▸ **THE REQUEST**:
Write out, word for word, only the data from its first line to the line containing "return (p[0] +".

MATERIAL start

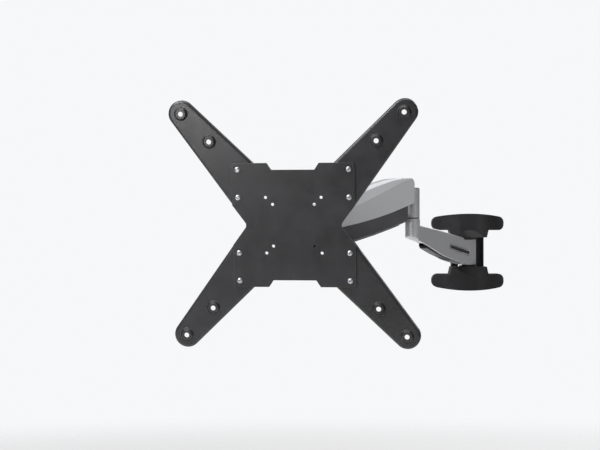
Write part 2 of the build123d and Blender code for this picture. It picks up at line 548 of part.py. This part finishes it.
put("roll_stud", F_TILT * solid_of(stud))
put("roll_nut", F_TILT * solid_of(Rot(90, 0, 0) * hexagon(15, 15.5, 21.8) - cyl_y(5.0, -40, 0)))

TIP = 200.0


def arm_outline(r, grow_root):
    """Two tangents to the tip circle, closed across the root behind the plate."""
    c = (TIP, TIP)
    p1 = (111.3 - 9, 36.6 - 12.25)       # root corner on the outer side
    p2 = (73.4 - 13, 111.5 - 12.2)       # root corner on the upper side
    d = ARM_TIP_R - r

    def shift(a, b, k):
        dx, dz = b[0] - a[0], b[1] - a[1]
        n = math.hypot(dx, dz)
        return (a[0] - dz / n * k, a[1] + dx / n * k)

    def tangent(p, rr, side):
        dx, dz = c[0] - p[0], c[1] - p[1]
        L = math.hypot(dx, dz)
        a = math.atan2(dz, dx) + side * math.asin(rr / L)
        k = math.sqrt(L * L - rr * rr)
        return (p[0] + k * math.cos(a), p[1] + k * math.sin(a)), (math.cos(a), math.sin(a))

    t1, u1 = tangent(p1, ARM_TIP_R, -1)
    t2, u2 = tangent(p2, ARM_TIP_R, 1)
    n1, n2 = (u1[1], -u1[0]), (-u2[1], u2[0])
    a1 = (p1[0] - n1[0] * d - u1[0] * grow_root, p1[1] - n1[1] * d - u1[1] * grow_root)
    b1 = (t1[0] - n1[0] * d, t1[1] - n1[1] * d)
    a2 = (p2[0] - n2[0] * d - u2[0] * grow_root, p2[1] - n2[1] * d - u2[1] * grow_root)
    b2 = (t2[0] - n2[0] * d, t2[1] - n2[1] * d)
    tip = (c[0] + r * math.cos(math.pi / 4), c[1] + r * math.sin(math.pi / 4))
    e = [Line((a1[0], 0, a1[1]), (b1[0], 0, b1[1])),
         ThreePointArc((b1[0], 0, b1[1]), (tip[0], 0, tip[1]), (b2[0], 0, b2[1])),
         Line((b2[0], 0, b2[1]), (a2[0], 0, a2[1])),
         Line((a2[0], 0, a2[1]), (a1[0], 0, a1[1]))]
    return Face(Wire(e))


FLOOR = PF + PLATE_T       # front face of a cross arm's sheet


def cross_arm():
    o = solid_of(Pos(0, FLOOR, 0) * Solid.extrude(arm_outline(ARM_TIP_R, 0), Vector(0, FLANGE, 0)))
    rimedges = [e for e in o.edges() if abs(e.center().Y - FLOOR) < .01 and (e.center().X > 125 or e.center().Z > 125)]
    o = solid_of(try_fillet(o, rimedges, (4.6, 3.6, 2.5)))
    i = solid_of(Pos(0, FLOOR + SHEET, 0) * Solid.extrude(arm_outline(ARM_TIP_R - SHEET, 14), Vector(0, FLANGE + 5, 0)))
    bend = [e for e in i.edges() if abs(e.center().Y - FLOOR - SHEET) < .01 and (e.center().X > 125 or e.center().Z > 125)]
    i = solid_of(try_fillet(i, bend, (2.4, 1.6, 1.0)))
    o = o - i
    for c in (150.0, 200.0):
        prof = Face(Wire.make_polygon([Vector(0, 0, 0), Vector(12.5, 0, 0), Vector(8.6, FLOOR - (PF - BOSS_TOP), 0), Vector(0, FLOOR - (PF - BOSS_TOP), 0)], close=True))
        cone = Solid.revolve(prof, 360, Axis.Y)
        o = o + Location((c, FLOOR, c)) * Rot(180, 0, 0) * cone
        prof = Face(Wire.make_polygon([Vector(0, -6, 0), Vector(10.4, -6, 0), Vector(10.4, 2.0 - SHEET, 0), Vector(6.4, FLOOR - (PF - BOSS_TOP) - SHEET, 0),
                                       Vector(0, FLOOR - (PF - BOSS_TOP) - SHEET, 0)], close=True))
        o = o - Location((c, FLOOR, c)) * Rot(180, 0, 0) * Solid.revolve(prof, 360, Axis.Y)
        o = o - cyl_y(BOSS_HOLE_R, PF - 10, PF + 20, c, c)
    o = solid_of(o)
    lips = [e for e in o.edges() if e.geom_type == GeomType.CIRCLE and abs(e.center().Y - (PF - BOSS_TOP)) < .05]
    o = solid_of(try_fillet(o, [e for e in lips if e.radius > 7], (1.2, .8)))
    for x, z in SCREWS:
        if x > 0 and z > 0:
            o = o - cyl_y(SCREW_R + .2, PF - 1, PF + 10, x, z)
    return solid_of(o)


ca = cross_arm()
put("arm_top_right", F_TILT * ca)
put("arm_top_left", F_TILT * solid_of(mirror(ca, Plane.YZ)))
put("arm_bottom_right", F_TILT * solid_of(mirror(ca, Plane.XY)))
put("arm_bottom_left", F_TILT * solid_of(mirror(mirror(ca, Plane.XY), Plane.YZ)))

screws, nuts = [], []
for x, z in SCREWS:
    dome = Solid.revolve(Face(Wire([Line((0, 0, 0), (5.2, 0, 0)), Line((5.2, 0, 0), (5.2, .7, 0)),
                                    ThreePointArc((5.2, .7, 0), (3.9, 2.3, 0), (1.5, 2.8, 0)), Line((1.5, 2.8, 0), (0, 2.8, 0)),
                                    Line((0, 2.8, 0), (0, 0, 0))])), 360, Axis.Y)
    s = Location((x, PF, z)) * Rot(180, 0, 0) * dome + cyl_y(SCREW_R, PF, PF + 13, x, z)
    s = s - Location((x, PF, z)) * Rot(90, 0, 0) * hexagon(4, 1.1, 5)
    screws.append(F_TILT * solid_of(s))
    n = Location((x, 0, z)) * Rot(90, 0, 0) * hexagon(10, -(FLOOR + SHEET) - 5, -(FLOOR + SHEET))
    nuts.append(F_TILT * solid_of(n - cyl_y(SCREW_R, PF - 5, PF + 20, x, z)))
put("arm_screws", Compound(children=screws))
put("arm_nuts", Compound(children=nuts))

os.makedirs("parts", exist_ok=True)
for f in os.listdir("parts"):
    if f.endswith(".step") and f[:-5] not in PARTS:
        os.remove(os.path.join("parts", f))
for name, shape in PARTS.items():
    solids = list(shape.solids())
    item = solids[0] if len(solids) == 1 else Compound(children=solids)
    item.label = name
    export_step(item, f"parts/{name}.step")
    print(f"{name:26s} solids {len(solids)} volume {sum(s.volume for s in solids):10.0f} valid {all(s.is_valid for s in solids)}")
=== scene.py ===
import json
import math
import bpy
import bmesh
from mathutils import Vector, Matrix


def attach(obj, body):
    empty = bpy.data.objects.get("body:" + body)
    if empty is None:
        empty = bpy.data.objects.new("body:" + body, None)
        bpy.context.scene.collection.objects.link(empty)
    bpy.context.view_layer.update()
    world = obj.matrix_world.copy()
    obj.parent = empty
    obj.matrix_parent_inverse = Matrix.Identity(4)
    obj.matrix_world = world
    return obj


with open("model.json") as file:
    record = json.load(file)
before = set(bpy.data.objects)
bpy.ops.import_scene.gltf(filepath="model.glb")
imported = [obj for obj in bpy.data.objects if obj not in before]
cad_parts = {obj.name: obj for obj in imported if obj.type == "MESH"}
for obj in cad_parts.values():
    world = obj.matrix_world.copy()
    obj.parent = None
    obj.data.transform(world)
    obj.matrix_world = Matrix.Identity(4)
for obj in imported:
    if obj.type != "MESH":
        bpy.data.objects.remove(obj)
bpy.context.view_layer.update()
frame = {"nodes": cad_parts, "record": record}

scene = bpy.context.scene
NODES = frame["nodes"]
BODY_OF = {n: b for b, ns in frame["record"]["behaviour"]["bodies"].items() for n in ns}

# ------------------------------------------------------------------ camera
cam_data = bpy.data.cameras.new("camera")
cam = bpy.data.objects.new("camera", cam_data)
scene.collection.objects.link(cam)
cam_data.sensor_width = 36.0
cam_data.lens = 108.0
cam_data.clip_start, cam_data.clip_end = 0.05, 60.0
cam.location = (-0.33486, -3.6169, 0.0536)
cam.rotation_euler = (math.radians(90), 0, 0)
scene.camera = cam


# ------------------------------------------------------------------ materials
def node_material(name):
    m = bpy.data.materials.new(name)
    m.use_nodes = True
    nt = m.node_tree
    b = nt.nodes["Principled BSDF"]
    return m, nt, b


def coords(nt):
    t = nt.nodes.new("ShaderNodeTexCoord")
    return t.outputs["Object"]


def noise(nt, vec, scale, detail=2.0, rough=0.5, stretch=None):
    if stretch:
        mp = nt.nodes.new("ShaderNodeMapping")
        mp.inputs["Scale"].default_value = stretch
        nt.links.new(vec, mp.inputs["Vector"])
        vec = mp.outputs["Vector"]
    n = nt.nodes.new("ShaderNodeTexNoise")
    n.inputs["Scale"].default_value = scale
    n.inputs["Detail"].default_value = detail
    n.inputs["Roughness"].default_value = rough
    nt.links.new(vec, n.inputs["Vector"])
    return n.outputs["Fac"]


def ramp(nt, fac, stops):
    r = nt.nodes.new("ShaderNodeValToRGB")
    el = r.color_ramp.elements
    while len(el) < len(stops):
        el.new(0.5)
    for e, (p, c) in zip(el, stops):
        e.position = p
        e.color = (*c, 1) if len(c) == 3 else c
    nt.links.new(fac, r.inputs["Fac"])
    return r.outputs["Color"]


def span(nt, fac, lo, hi, a=0.3, b=0.7):
    m = nt.nodes.new("ShaderNodeMapRange")
    m.inputs["From Min"].default_value = a
    m.inputs["From Max"].default_value = b
    m.inputs["To Min"].default_value = lo
    m.inputs["To Max"].default_value = hi
    nt.links.new(fac, m.inputs["Value"])
    return m.outputs["Result"]


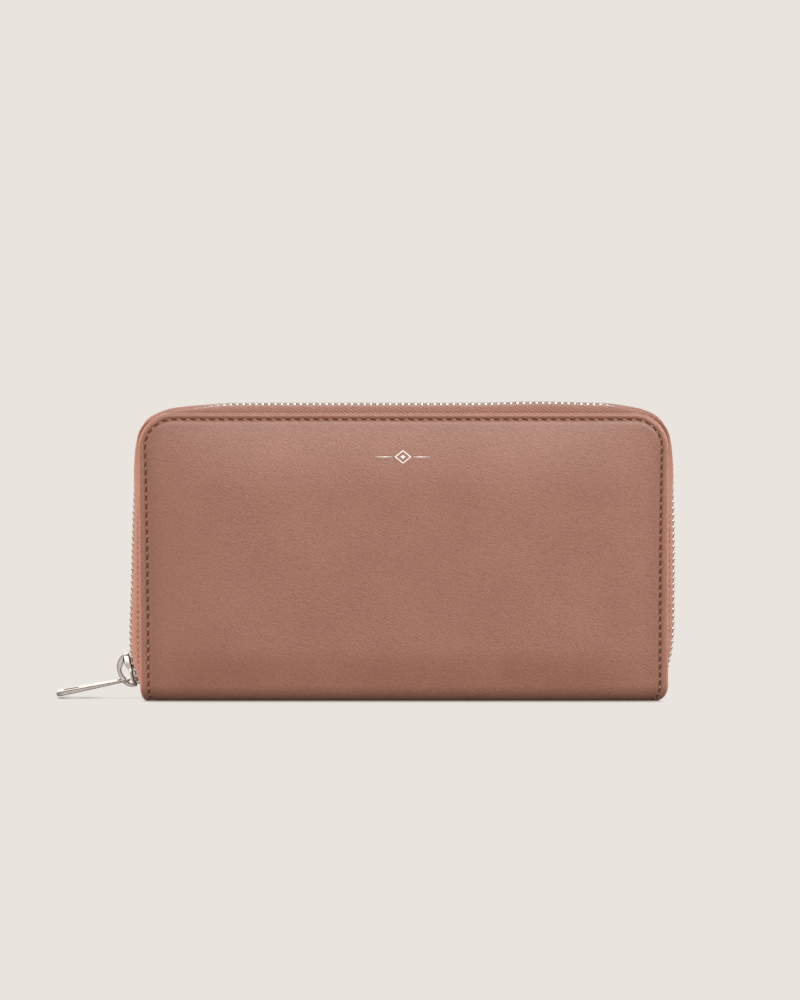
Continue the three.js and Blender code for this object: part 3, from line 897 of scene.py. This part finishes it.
# one tooth from its clamped foot to its head: distance from the middle, height, width along the chain
TOOTH_STATIONS = [(3.8, 1.2, 0.6), (3.65, 1.8, 0.92), (3.35, 2.1, 1.02), (2.5, 2.0, 1.05),
                  (2.1, 1.8, 1.0), (1.5, 1.6, 0.92), (0.9, 1.7, 0.96), (0.2, 1.95, 1.04),
                  (-0.35, 1.9, 1.0), (-0.62, 1.6, 0.8), (-0.74, 0.9, 0.45)]
SHORT_HEAD = 1.05
CHAIN_TILT = -0.22


def tooth_row(name, side, offset, first, last):
    soup = Soup()
    clear_of_slider = CHAIN_SHOULDER - 9
    count = int((CHAIN_RUN[-1] - last - first) / TOOTH_PITCH)
    for k in range(count + 1):
        place, forward, out = on_chain(first + (k + offset) * TOOTH_PITCH)
        place = place + out * (CHAIN_TILT * side * max(out[1], 0) ** 2)
        in_travel = place[0] < 0 and place[1] < clear_of_slider
        spread = 0.75 * (1 - smooth_step(place[1], 8, 15)) if place[0] < 0 else 0
        shorten = SHORT_HEAD if in_travel else 0
        rings = []
        for y, height, width in TOOTH_STATIONS:
            if y < 2.1:
                y += shorten * (2.1 - y) / 2.84
            ring = rounded_ring(height, width, 0.22)
            flat = place + ring[:, :1] * out + ring[:, 1:] * forward
            rings.append(points3(flat[:, 0], side * (y + spread), flat[:, 1]))
        soup.add(rings, tube_faces(len(rings), len(rings[0])))
    return soup.build(name, "teeth", "metal", sharp=40)


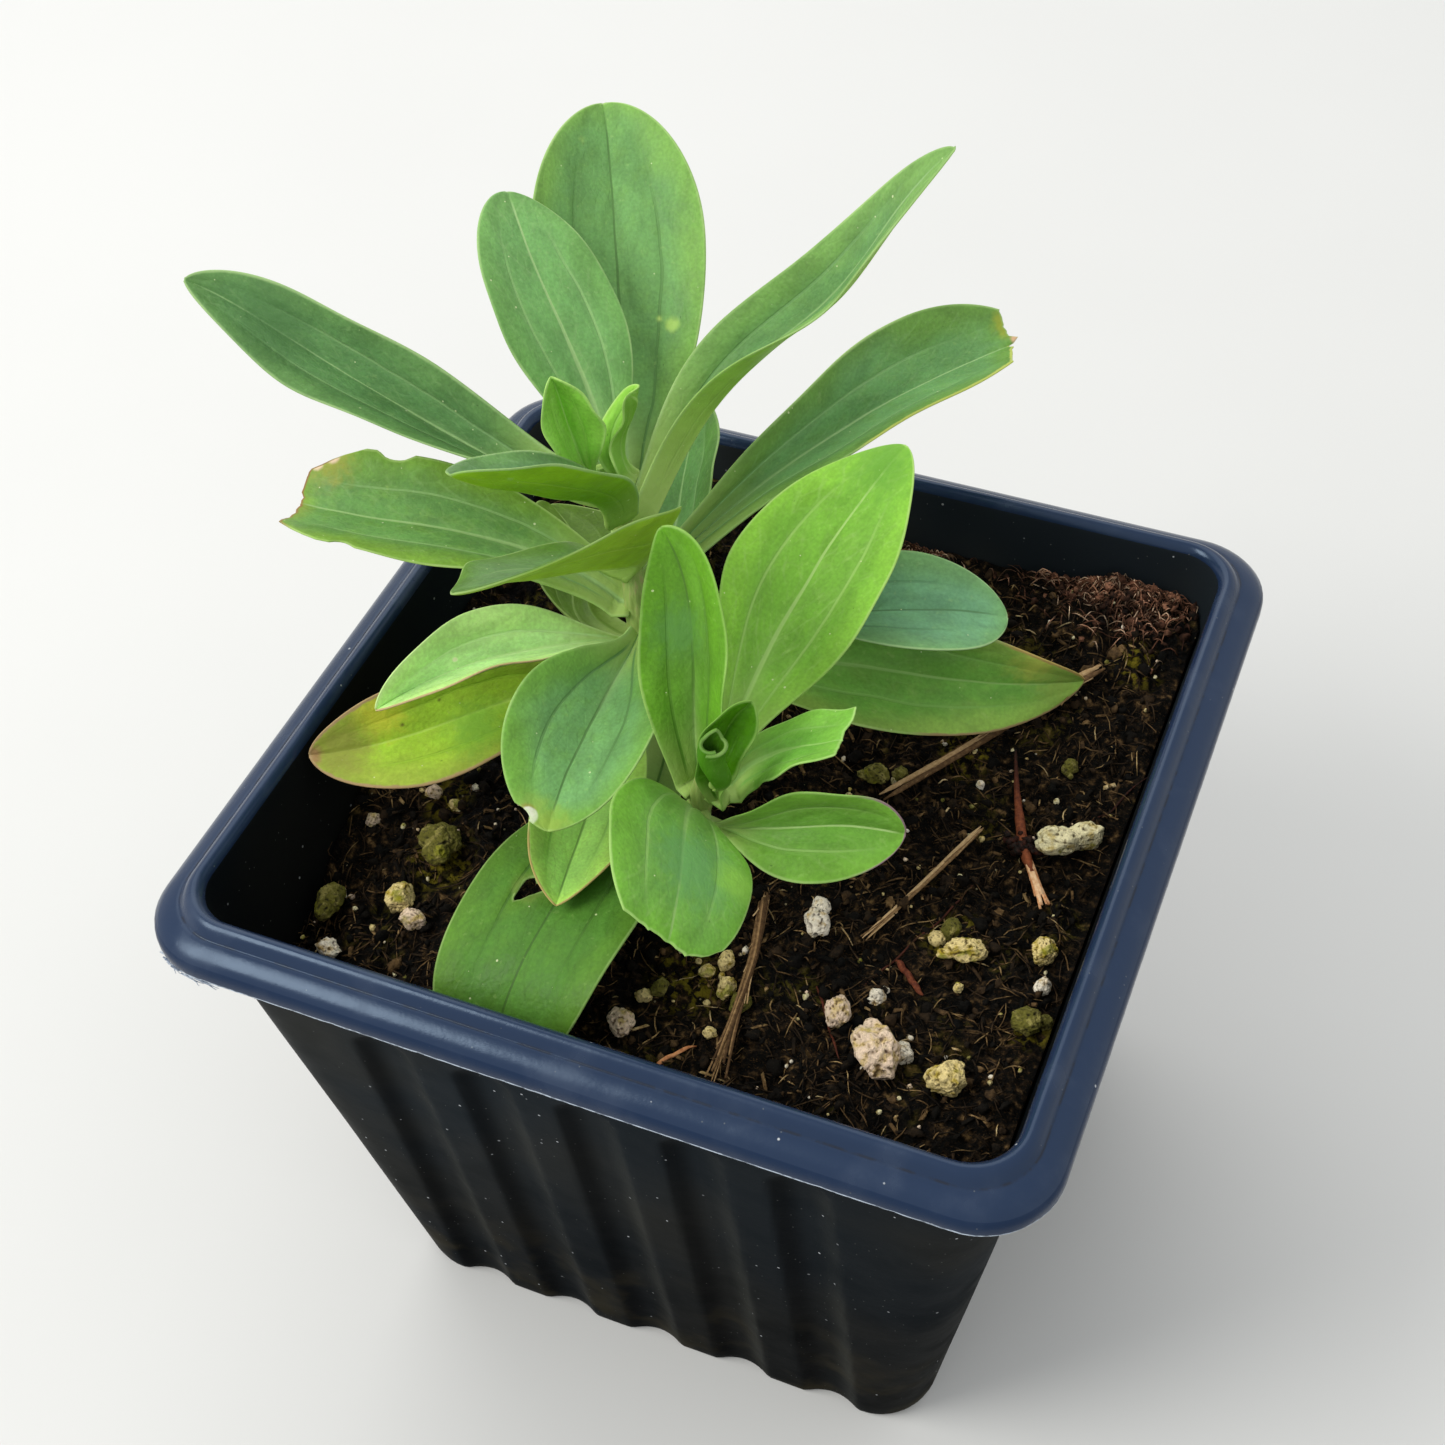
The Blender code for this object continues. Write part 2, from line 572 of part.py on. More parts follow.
def slab(grid, thickness):
    """A closed blade round a grid, split into triangles alike on both faces."""
    along = np.gradient(grid, axis=0)
    across = np.gradient(grid, axis=1)
    normal = np.cross(along, across)
    normal /= np.linalg.norm(normal, axis=2, keepdims=True)
    offset = normal * (thickness / 2)[:, None, None]
    rows, columns = grid.shape[:2]
    points = np.concatenate([(grid + offset).reshape(-1, 3), (grid - offset).reshape(-1, 3)])
    under = rows * columns
    faces = []
    for row in range(rows - 1):
        for column in range(columns - 1):
            a = row * columns + column
            b = a + columns
            faces += [(a, b, b + 1), (a, b + 1, a + 1)]
            faces += [(under + a, under + b + 1, under + b), (under + a, under + a + 1, under + b + 1)]
    first = [column for column in range(columns)]
    right = [row * columns + columns - 1 for row in range(1, rows)]
    last = [(rows - 1) * columns + column for column in range(columns - 2, -1, -1)]
    left = [row * columns for row in range(rows - 2, 0, -1)]
    edge = first + right + last + left
    for a, b in zip(edge, edge[1:] + edge[:1]):
        faces += [(a, b, under + b), (a, under + b, under + a)]
    return points, faces


def build_leaf(leaf):
    grid = leaf_grid(leaf, LEAF_ROWS, LEAF_STATIONS)
    thickness = np.array([PETIOLE + (BLADE - PETIOLE) * min(1, share / PETIOLE_SHARE) for share in LEAF_ROWS])
    points, faces = slab(grid, thickness)
    mesh_object(leaf.name, points, faces, (0.15, 0.33, 0.09), 0.45)


def build_grain(grain, soil_top):
    """A pitted lump, turned and let down until it rests on the soil."""
    work = bmesh.new()
    bmesh.ops.create_icosphere(work, subdivisions=2, radius=0.5)
    phase = grain.place[0] * 0.7 + grain.place[1] * 0.3
    points = []
    for vertex in work.verts:
        x, y, z = vertex.co
        dent = 0.13 * math.sin(9 * x + phase) * math.sin(8 * y - phase)
        size = (1 + dent + 0.08 * math.sin(11 * z + 2 * phase)) * MM
        x, y = turned(x * grain.size[0] * size, y * grain.size[1] * size, math.radians(grain.turn))
        z = max(z, GRAIN_FLAT) * grain.size[2] * size
        points.append(np.array((x + grain.place[0] * MM, y + grain.place[1] * MM, z)))
    faces = [tuple(vertex.index for vertex in face.verts) for face in work.faces]
    work.free()
    # Places all over each face are tried, because a bump of the soil can stand between its corners
    shares = [(a / 4, b / 4, 1 - (a + b) / 4) for a in range(5) for b in range(5 - a)]
    tried = []
    for a, b, c in faces:
        tried += [i * points[a] + j * points[b] + k * points[c] for i, j, k in shares]
    drop = min(z - soil_top(x, y) for x, y, z in tried) - GAP
    points = [(x, y, z - drop) for x, y, z in points]
    mesh_object(grain.name, points, faces, grain.colour, 0.9)


def build_litter(litter, soil_top):
    """A straw that lies over the bumps of the soil, stiff enough to bridge the hollows."""
    radius = litter.radius * MM
    route = []
    for (x0, y0), (x1, y1) in zip(litter.points, litter.points[1:]):
        route.append((x0 * MM, y0 * MM))
        route.append(((x0 + x1) / 2 * MM, (y0 + y1) / 2 * MM))
    route.append((litter.points[-1][0] * MM, litter.points[-1][1] * MM))
    reach = LITTER_CLEARANCE * radius
    steps = (-reach, 0, reach)
    high = [max(soil_top(x + a, y + b) for a in steps for b in steps) for x, y in route]
    level = [max(high[max(0, i - 1) : i + 2]) + radius + GAP for i in range(len(high))]
    places = [(x, y, z) for (x, y), z in zip(route, level)]
    radii = [radius] * len(places)
    radii[0] = radii[-1] = LITTER_END * radius
    points, faces = tube(places, radii, LITTER_SIDES)
    mesh_object(litter.name, points, faces, litter.colour, 0.8)


def shade():
    for thing in bpy.data.objects:
        if thing.type == "MESH" and not thing.hide_render:
            thing.data.shade_smooth()
            thing.data.set_sharp_from_angle(angle=math.radians(40))


def main():
    clear_scene()
    build_pot()
    soil = build_soil()
    soil_top = surface_finder(soil)
    build_shoot("stem_main", SHOOTS["main"], soil)
    build_shoot("stem_side", SHOOTS["side"], soil)
    for leaf in LEAVES:
        build_leaf(leaf)
    for grain in GRAINS:
        build_grain(grain, soil_top)
    for litter in LITTER:
        build_litter(litter, soil_top)
    shade()


main()
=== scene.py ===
"""The looks of the potted soapwort: fine meshes and materials for the pot, the peat, the leaves and the litter.

Metres, +Z up. The origin is the middle of the pot's underside, and the front wall faces -Y. The tables below
are in millimetres and degrees, and colours are as they look on screen, 0 to 255.
"""

from collections import namedtuple
from math import atan2, copysign, cos, hypot, pi, radians, sin, sqrt

import bmesh
import bpy
import numpy as np
from mathutils import Matrix, Vector, noise


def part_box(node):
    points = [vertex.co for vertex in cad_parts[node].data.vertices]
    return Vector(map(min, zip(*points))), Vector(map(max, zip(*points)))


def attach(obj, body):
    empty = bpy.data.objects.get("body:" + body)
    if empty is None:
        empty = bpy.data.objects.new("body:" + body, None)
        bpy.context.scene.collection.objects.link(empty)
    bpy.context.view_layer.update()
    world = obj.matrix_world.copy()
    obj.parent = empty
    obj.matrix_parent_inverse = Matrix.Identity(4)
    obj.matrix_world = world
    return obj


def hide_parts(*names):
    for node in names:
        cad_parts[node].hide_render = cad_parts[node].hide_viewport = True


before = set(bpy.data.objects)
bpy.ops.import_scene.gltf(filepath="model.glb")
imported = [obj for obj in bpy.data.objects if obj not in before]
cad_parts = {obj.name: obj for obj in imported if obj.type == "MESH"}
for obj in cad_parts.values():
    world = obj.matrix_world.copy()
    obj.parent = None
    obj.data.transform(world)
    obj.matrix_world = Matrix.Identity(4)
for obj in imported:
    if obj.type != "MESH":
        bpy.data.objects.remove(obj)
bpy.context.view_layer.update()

MM = 0.001
GAP = 0.35  # between the peat and the pot
TINY = 1e-9

# The camera: where it stands, where it looks, and its lens in pixels of the photograph
PHOTO_PIXELS = 1445
LENS_PIXELS = 2165
SENSOR = 36
CAMERA_PLACE = (0.0698, -0.1590, 0.2718)
CAMERA_HEADING = -24.35
CAMERA_DROP = 46.98
CAMERA_ROLL = -2.98
CAMERA_NEAREST = 0.01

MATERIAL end

▸ **WORKED ANSWER**:
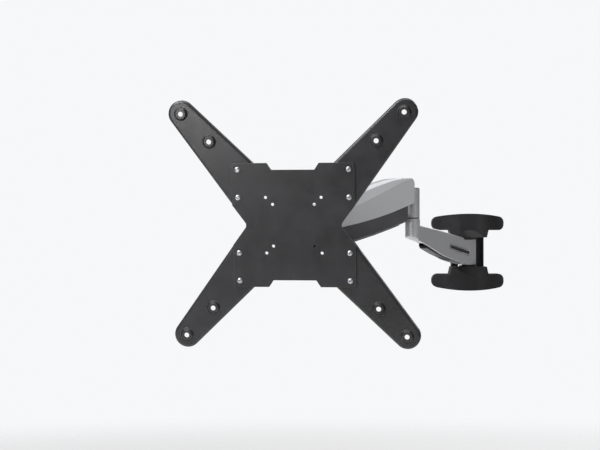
Write part 2 of the build123d and Blender code for this picture. It picks up at line 548 of part.py. This part finishes it.
put("roll_stud", F_TILT * solid_of(stud))
put("roll_nut", F_TILT * solid_of(Rot(90, 0, 0) * hexagon(15, 15.5, 21.8) - cyl_y(5.0, -40, 0)))

TIP = 200.0


def arm_outline(r, grow_root):
    """Two tangents to the tip circle, closed across the root behind the plate."""
    c = (TIP, TIP)
    p1 = (111.3 - 9, 36.6 - 12.25)       # root corner on the outer side
    p2 = (73.4 - 13, 111.5 - 12.2)       # root corner on the upper side
    d = ARM_TIP_R - r

    def shift(a, b, k):
        dx, dz = b[0] - a[0], b[1] - a[1]
        n = math.hypot(dx, dz)
        return (a[0] - dz / n * k, a[1] + dx / n * k)

    def tangent(p, rr, side):
        dx, dz = c[0] - p[0], c[1] - p[1]
        L = math.hypot(dx, dz)
        a = math.atan2(dz, dx) + side * math.asin(rr / L)
        k = math.sqrt(L * L - rr * rr)
        return (p[0] + k * math.cos(a), p[1] + k * math.sin(a)), (math.cos(a), math.sin(a))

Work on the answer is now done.